Short exercise:
Write every line of the material out exactly as shown.

>> Begin Records to process

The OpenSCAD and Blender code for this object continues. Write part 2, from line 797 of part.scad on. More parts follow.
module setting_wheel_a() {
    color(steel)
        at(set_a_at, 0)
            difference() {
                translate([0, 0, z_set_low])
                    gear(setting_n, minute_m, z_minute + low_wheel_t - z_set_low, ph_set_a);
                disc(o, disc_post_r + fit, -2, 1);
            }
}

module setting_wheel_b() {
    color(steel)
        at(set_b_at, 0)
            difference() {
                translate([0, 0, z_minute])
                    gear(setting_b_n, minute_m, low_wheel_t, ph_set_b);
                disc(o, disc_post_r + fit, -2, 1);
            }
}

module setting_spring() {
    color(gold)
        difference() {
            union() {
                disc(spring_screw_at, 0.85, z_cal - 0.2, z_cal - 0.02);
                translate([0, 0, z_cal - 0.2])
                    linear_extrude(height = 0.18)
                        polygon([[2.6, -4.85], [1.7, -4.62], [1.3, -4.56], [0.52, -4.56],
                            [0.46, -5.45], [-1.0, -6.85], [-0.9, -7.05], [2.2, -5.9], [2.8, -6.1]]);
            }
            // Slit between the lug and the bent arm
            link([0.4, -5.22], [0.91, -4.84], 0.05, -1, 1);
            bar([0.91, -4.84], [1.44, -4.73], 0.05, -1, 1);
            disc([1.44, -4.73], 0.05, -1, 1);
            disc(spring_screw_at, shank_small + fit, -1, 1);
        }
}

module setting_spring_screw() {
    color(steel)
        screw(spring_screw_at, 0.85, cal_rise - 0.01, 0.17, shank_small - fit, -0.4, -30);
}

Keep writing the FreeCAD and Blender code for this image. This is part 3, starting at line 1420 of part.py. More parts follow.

>> End Records to process

Correct response:
The OpenSCAD and Blender code for this object continues. Write part 2, from line 797 of part.scad on. More parts follow.
module setting_wheel_a() {
    color(steel)
        at(set_a_at, 0)
            difference() {
                translate([0, 0, z_set_low])
                    gear(setting_n, minute_m, z_minute + low_wheel_t - z_set_low, ph_set_a);
                disc(o, disc_post_r + fit, -2, 1);
            }
}

module setting_wheel_b() {
    color(steel)
        at(set_b_at, 0)
            difference() {
                translate([0, 0, z_minute])
                    gear(setting_b_n, minute_m, low_wheel_t, ph_set_b);
                disc(o, disc_post_r + fit, -2, 1);
            }
}

module setting_spring() {
    color(gold)
        difference() {
            union() {
                disc(spring_screw_at, 0.85, z_cal - 0.2, z_cal - 0.02);
                translate([0, 0, z_cal - 0.2])
                    linear_extrude(height = 0.18)
                        polygon([[2.6, -4.85], [1.7, -4.62], [1.3, -4.56], [0.52, -4.56],
                            [0.46, -5.45], [-1.0, -6.85], [-0.9, -7.05], [2.2, -5.9], [2.8, -6.1]]);
            }
            // Slit between the lug and the bent arm
            link([0.4, -5.22], [0.91, -4.84], 0.05, -1, 1);
            bar([0.91, -4.84], [1.44, -4.73], 0.05, -1, 1);
            disc([1.44, -4.73], 0.05, -1, 1);
            disc(spring_screw_at, shank_small + fit, -1, 1);
        }
}

module setting_spring_screw() {
    color(steel)
        screw(spring_screw_at, 0.85, cal_rise - 0.01, 0.17, shank_small - fit, -0.4, -30);
}

Keep writing the FreeCAD and Blender code for this image. This is part 3, starting at line 1420 of part.py. More parts follow.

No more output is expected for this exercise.